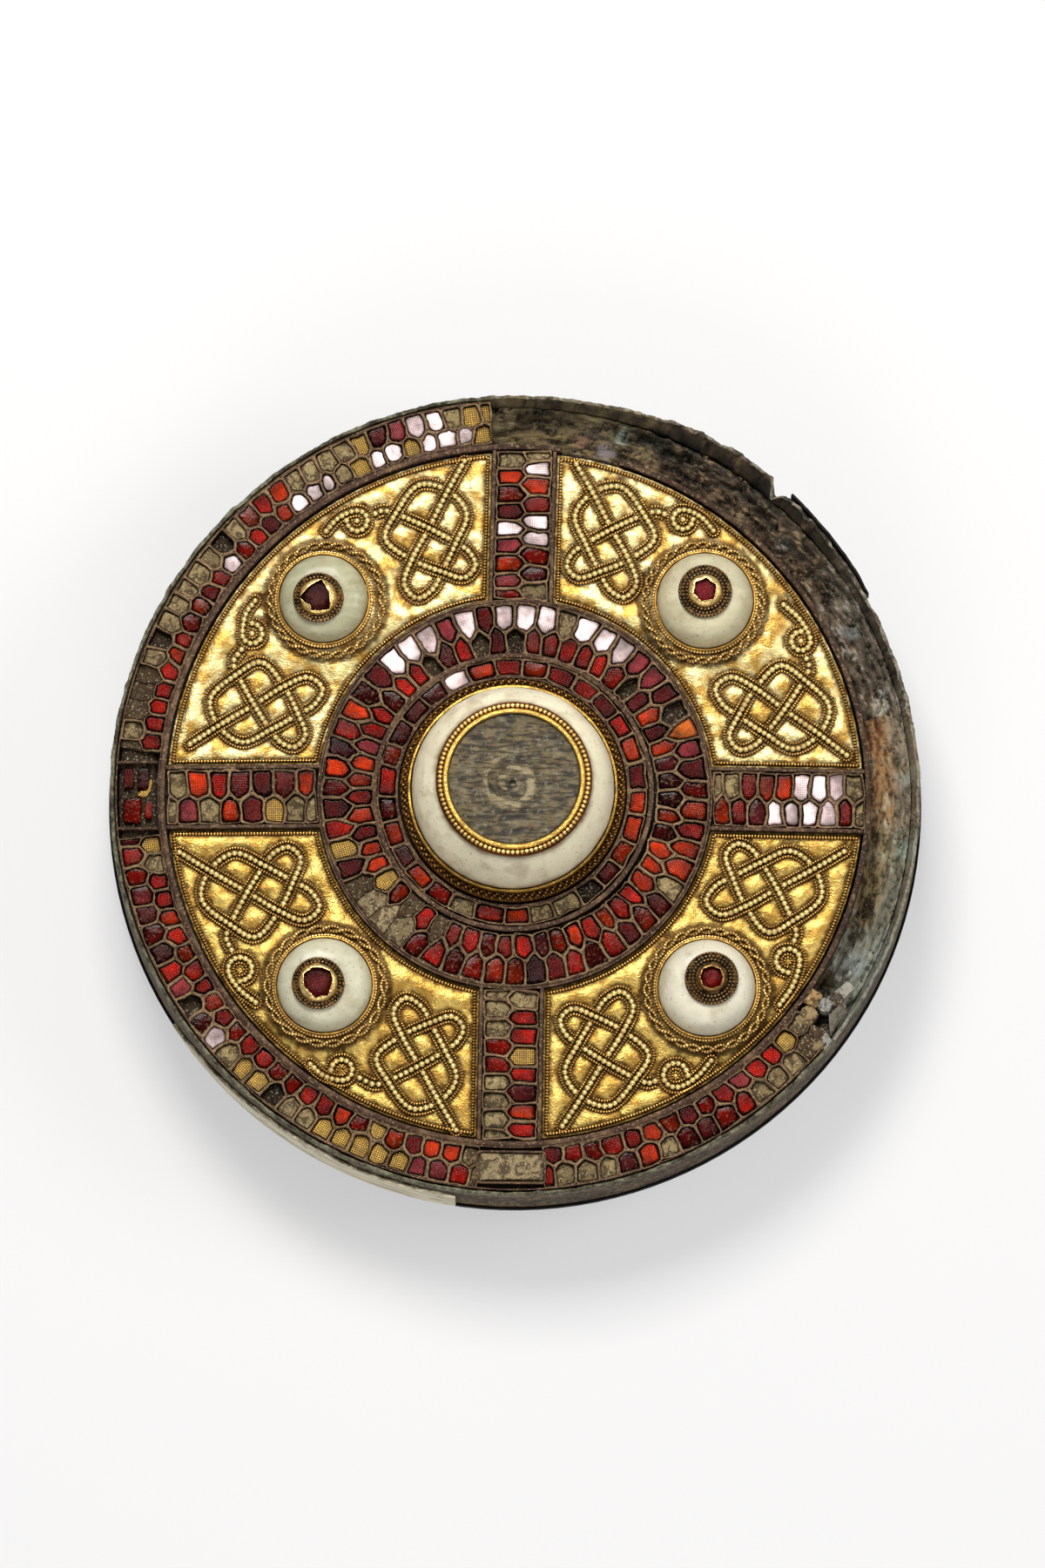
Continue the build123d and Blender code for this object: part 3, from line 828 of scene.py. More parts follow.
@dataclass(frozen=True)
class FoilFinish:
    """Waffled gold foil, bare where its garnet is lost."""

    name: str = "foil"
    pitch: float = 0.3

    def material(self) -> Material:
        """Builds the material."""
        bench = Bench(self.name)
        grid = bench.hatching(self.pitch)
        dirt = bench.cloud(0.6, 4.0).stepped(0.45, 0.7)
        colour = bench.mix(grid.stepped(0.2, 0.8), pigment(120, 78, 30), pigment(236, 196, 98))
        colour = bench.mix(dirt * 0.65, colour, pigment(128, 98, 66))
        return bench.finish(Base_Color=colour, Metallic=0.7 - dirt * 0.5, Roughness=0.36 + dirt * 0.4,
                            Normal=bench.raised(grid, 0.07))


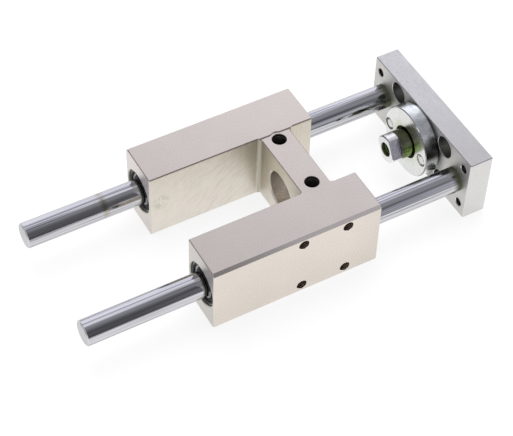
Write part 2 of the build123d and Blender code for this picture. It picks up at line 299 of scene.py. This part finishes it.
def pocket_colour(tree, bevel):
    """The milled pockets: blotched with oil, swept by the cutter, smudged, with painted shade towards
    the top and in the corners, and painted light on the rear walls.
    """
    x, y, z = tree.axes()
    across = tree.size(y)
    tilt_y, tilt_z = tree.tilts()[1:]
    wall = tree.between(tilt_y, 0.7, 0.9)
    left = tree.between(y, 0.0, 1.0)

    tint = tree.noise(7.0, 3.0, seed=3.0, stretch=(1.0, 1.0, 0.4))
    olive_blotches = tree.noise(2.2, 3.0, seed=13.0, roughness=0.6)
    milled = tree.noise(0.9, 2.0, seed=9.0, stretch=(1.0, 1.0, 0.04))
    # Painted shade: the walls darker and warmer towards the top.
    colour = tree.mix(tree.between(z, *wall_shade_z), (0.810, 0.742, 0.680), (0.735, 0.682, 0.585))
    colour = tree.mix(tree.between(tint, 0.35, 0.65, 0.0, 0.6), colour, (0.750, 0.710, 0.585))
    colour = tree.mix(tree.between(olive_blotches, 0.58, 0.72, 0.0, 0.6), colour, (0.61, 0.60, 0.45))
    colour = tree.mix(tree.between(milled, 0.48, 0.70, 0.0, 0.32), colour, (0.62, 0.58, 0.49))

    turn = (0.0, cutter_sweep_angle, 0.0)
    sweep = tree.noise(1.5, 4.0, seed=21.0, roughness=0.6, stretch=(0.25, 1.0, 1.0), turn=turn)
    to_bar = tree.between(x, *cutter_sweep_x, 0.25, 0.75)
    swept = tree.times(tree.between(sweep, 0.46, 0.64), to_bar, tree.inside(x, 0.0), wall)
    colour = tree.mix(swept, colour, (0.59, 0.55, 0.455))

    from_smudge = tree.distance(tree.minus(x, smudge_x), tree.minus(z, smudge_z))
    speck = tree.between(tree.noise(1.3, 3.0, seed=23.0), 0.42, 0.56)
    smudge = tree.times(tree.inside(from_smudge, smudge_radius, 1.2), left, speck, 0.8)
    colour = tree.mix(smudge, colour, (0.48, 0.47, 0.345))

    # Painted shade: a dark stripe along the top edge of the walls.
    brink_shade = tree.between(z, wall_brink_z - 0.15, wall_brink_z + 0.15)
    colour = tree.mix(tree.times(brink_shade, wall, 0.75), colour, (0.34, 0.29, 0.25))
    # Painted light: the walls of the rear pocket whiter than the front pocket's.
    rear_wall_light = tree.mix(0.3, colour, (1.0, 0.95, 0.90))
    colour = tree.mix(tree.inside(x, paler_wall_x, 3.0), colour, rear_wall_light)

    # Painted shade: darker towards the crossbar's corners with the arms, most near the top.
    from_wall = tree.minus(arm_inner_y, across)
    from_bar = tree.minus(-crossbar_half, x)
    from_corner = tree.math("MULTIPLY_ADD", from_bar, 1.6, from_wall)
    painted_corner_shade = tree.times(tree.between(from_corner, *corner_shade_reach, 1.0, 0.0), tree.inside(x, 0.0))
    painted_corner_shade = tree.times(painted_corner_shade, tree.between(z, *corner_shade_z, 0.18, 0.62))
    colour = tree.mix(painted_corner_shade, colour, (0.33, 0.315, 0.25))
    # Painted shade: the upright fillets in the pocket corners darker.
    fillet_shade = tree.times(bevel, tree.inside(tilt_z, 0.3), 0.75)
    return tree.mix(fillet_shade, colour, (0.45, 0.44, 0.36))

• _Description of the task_
Restate word for word only the lines running from the beginning of the data to the line holding "Normal=bench.raised(grid, 0.07))", both included.

• _Reply_
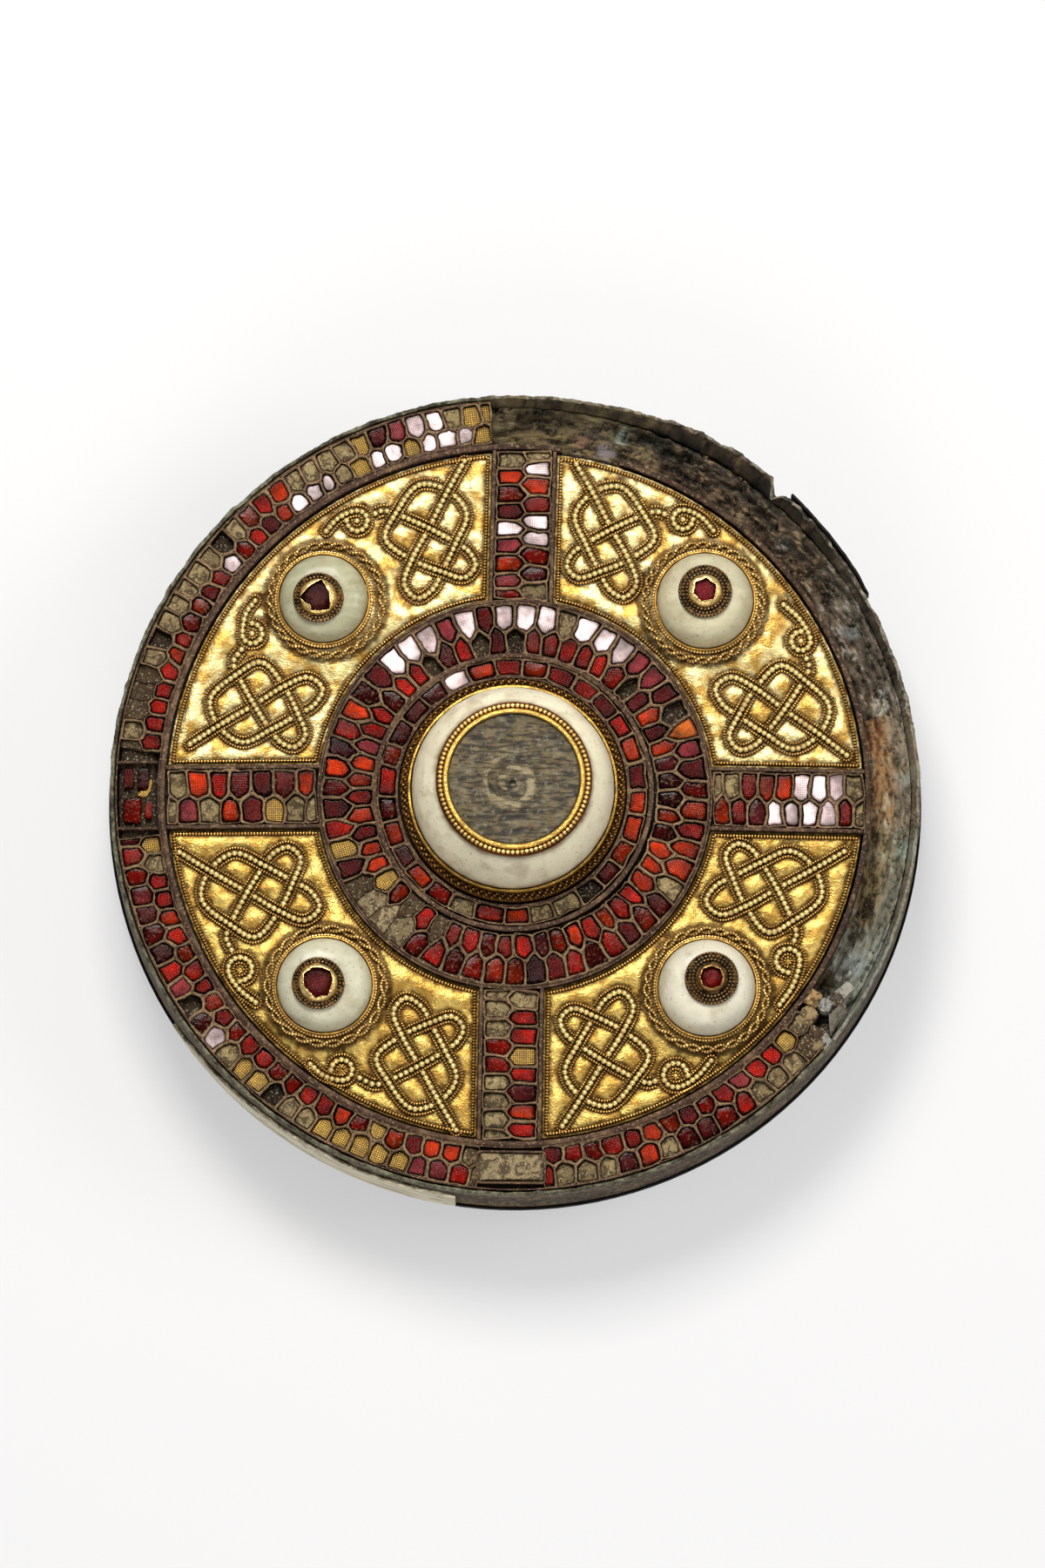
Continue the build123d and Blender code for this object: part 3, from line 828 of scene.py. More parts follow.
@dataclass(frozen=True)
class FoilFinish:
    """Waffled gold foil, bare where its garnet is lost."""

    name: str = "foil"
    pitch: float = 0.3

    def material(self) -> Material:
        """Builds the material."""
        bench = Bench(self.name)
        grid = bench.hatching(self.pitch)
        dirt = bench.cloud(0.6, 4.0).stepped(0.45, 0.7)
        colour = bench.mix(grid.stepped(0.2, 0.8), pigment(120, 78, 30), pigment(236, 196, 98))
        colour = bench.mix(dirt * 0.65, colour, pigment(128, 98, 66))
        return bench.finish(Base_Color=colour, Metallic=0.7 - dirt * 0.5, Roughness=0.36 + dirt * 0.4,
                            Normal=bench.raised(grid, 0.07))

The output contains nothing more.